*Goal of the exercise*
Repeat the material in full. Keep every line exactly as it is.

--- Start Task material ---

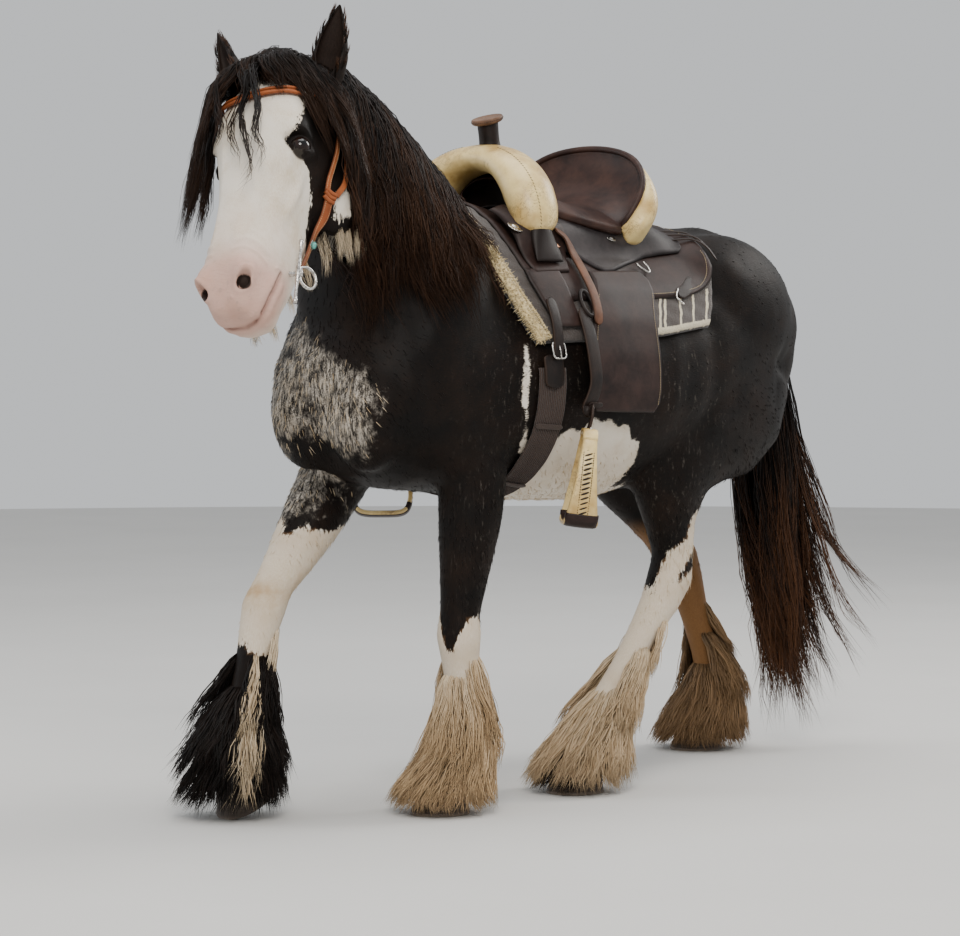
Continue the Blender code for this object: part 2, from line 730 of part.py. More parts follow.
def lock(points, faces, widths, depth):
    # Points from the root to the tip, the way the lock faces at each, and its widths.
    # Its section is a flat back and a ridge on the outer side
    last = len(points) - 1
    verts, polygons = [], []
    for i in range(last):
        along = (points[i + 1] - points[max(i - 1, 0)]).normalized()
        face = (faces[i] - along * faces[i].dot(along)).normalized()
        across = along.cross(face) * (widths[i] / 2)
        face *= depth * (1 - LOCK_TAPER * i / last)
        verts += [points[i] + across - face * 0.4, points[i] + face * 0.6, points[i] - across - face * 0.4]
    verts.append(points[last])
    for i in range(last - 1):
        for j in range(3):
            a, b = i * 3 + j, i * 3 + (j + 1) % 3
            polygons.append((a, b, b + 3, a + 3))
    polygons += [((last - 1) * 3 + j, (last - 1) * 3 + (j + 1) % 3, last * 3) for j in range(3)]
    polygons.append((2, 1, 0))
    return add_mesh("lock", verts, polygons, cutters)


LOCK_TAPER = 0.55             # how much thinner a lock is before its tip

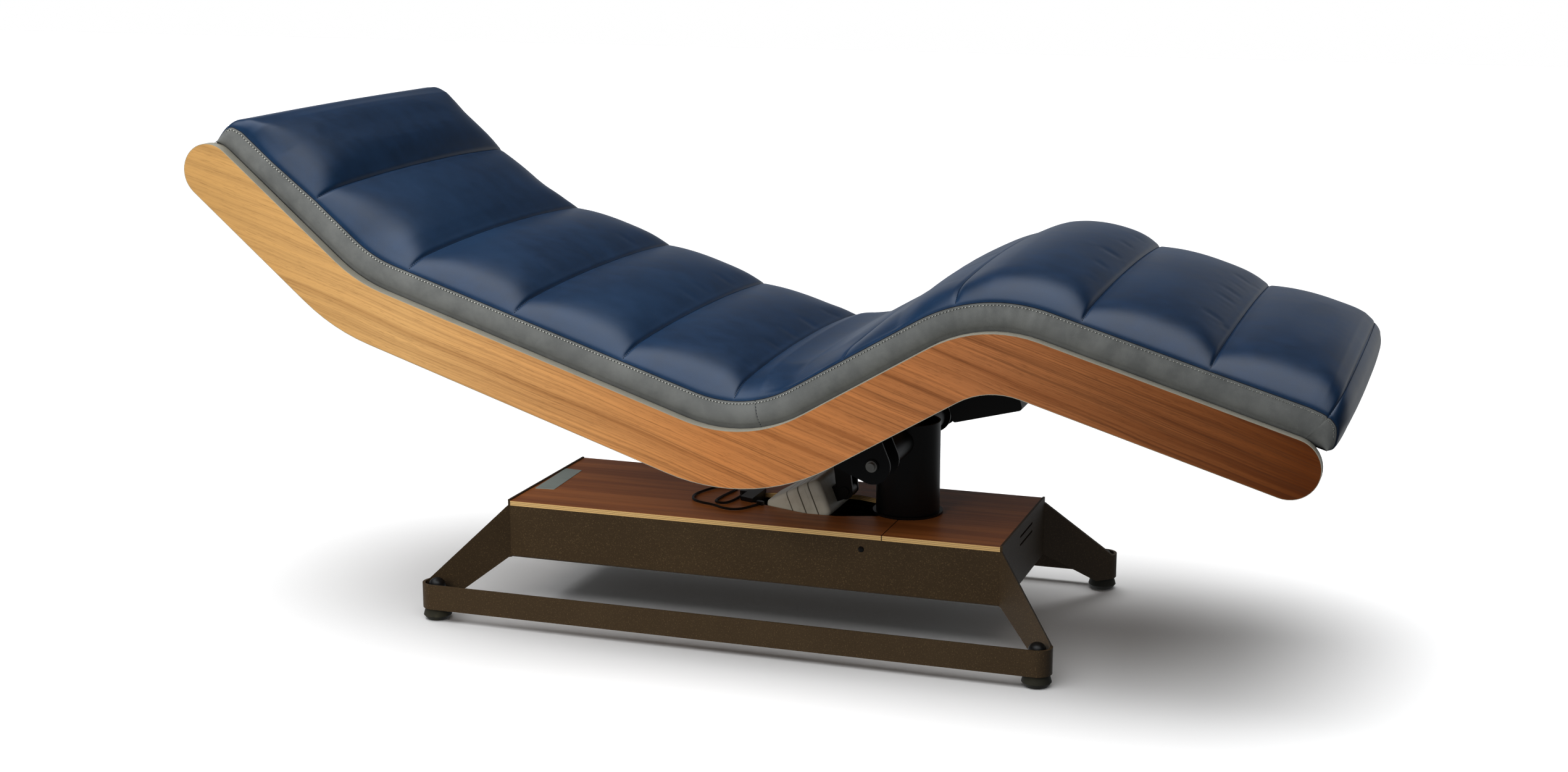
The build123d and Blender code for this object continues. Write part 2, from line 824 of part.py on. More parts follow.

--- End Task material ---

*Completed task*
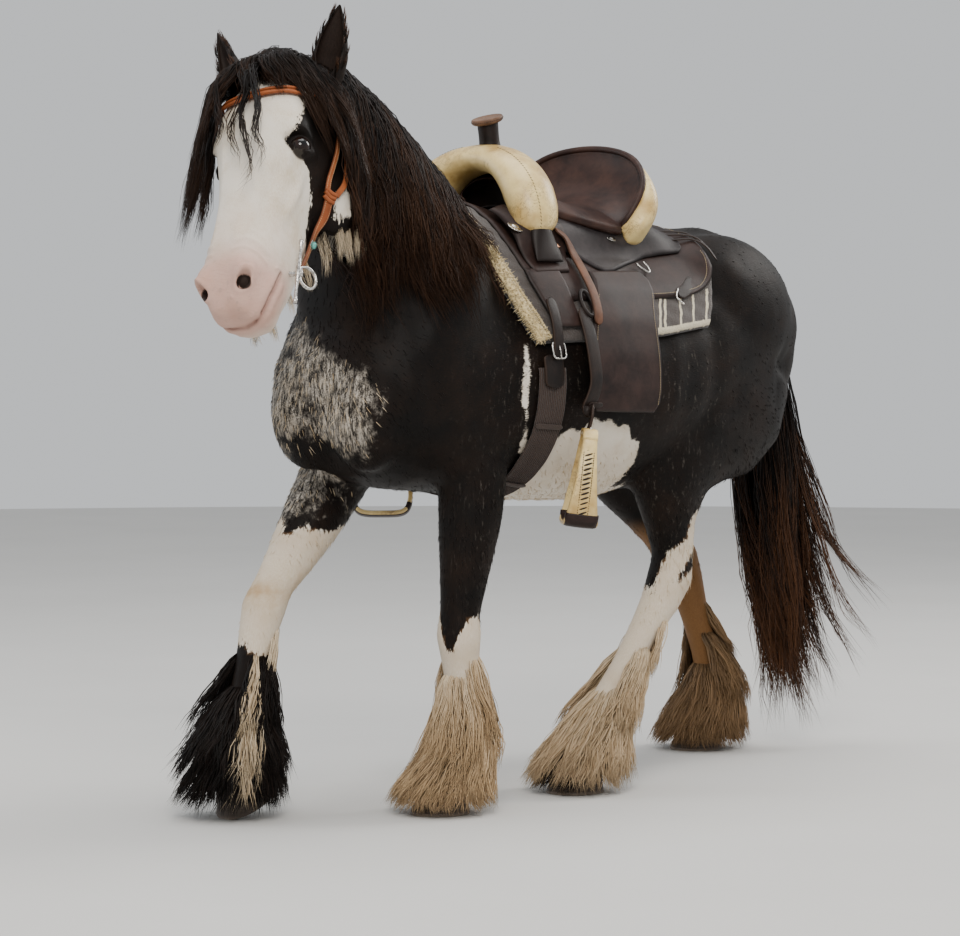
Continue the Blender code for this object: part 2, from line 730 of part.py. More parts follow.
def lock(points, faces, widths, depth):
    # Points from the root to the tip, the way the lock faces at each, and its widths.
    # Its section is a flat back and a ridge on the outer side
    last = len(points) - 1
    verts, polygons = [], []
    for i in range(last):
        along = (points[i + 1] - points[max(i - 1, 0)]).normalized()
        face = (faces[i] - along * faces[i].dot(along)).normalized()
        across = along.cross(face) * (widths[i] / 2)
        face *= depth * (1 - LOCK_TAPER * i / last)
        verts += [points[i] + across - face * 0.4, points[i] + face * 0.6, points[i] - across - face * 0.4]
    verts.append(points[last])
    for i in range(last - 1):
        for j in range(3):
            a, b = i * 3 + j, i * 3 + (j + 1) % 3
            polygons.append((a, b, b + 3, a + 3))
    polygons += [((last - 1) * 3 + j, (last - 1) * 3 + (j + 1) % 3, last * 3) for j in range(3)]
    polygons.append((2, 1, 0))
    return add_mesh("lock", verts, polygons, cutters)


LOCK_TAPER = 0.55             # how much thinner a lock is before its tip

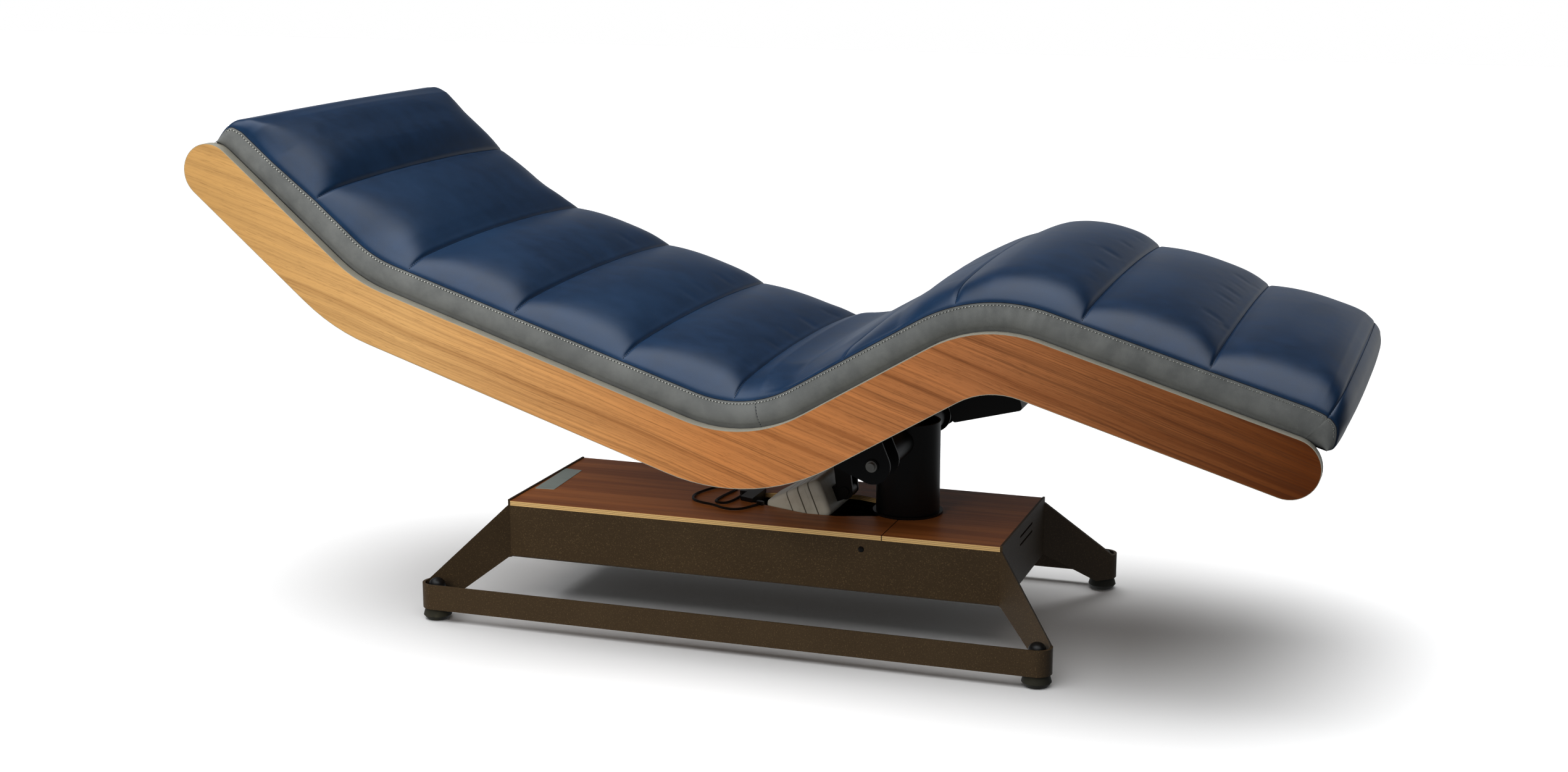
The build123d and Blender code for this object continues. Write part 2, from line 824 of part.py on. More parts follow.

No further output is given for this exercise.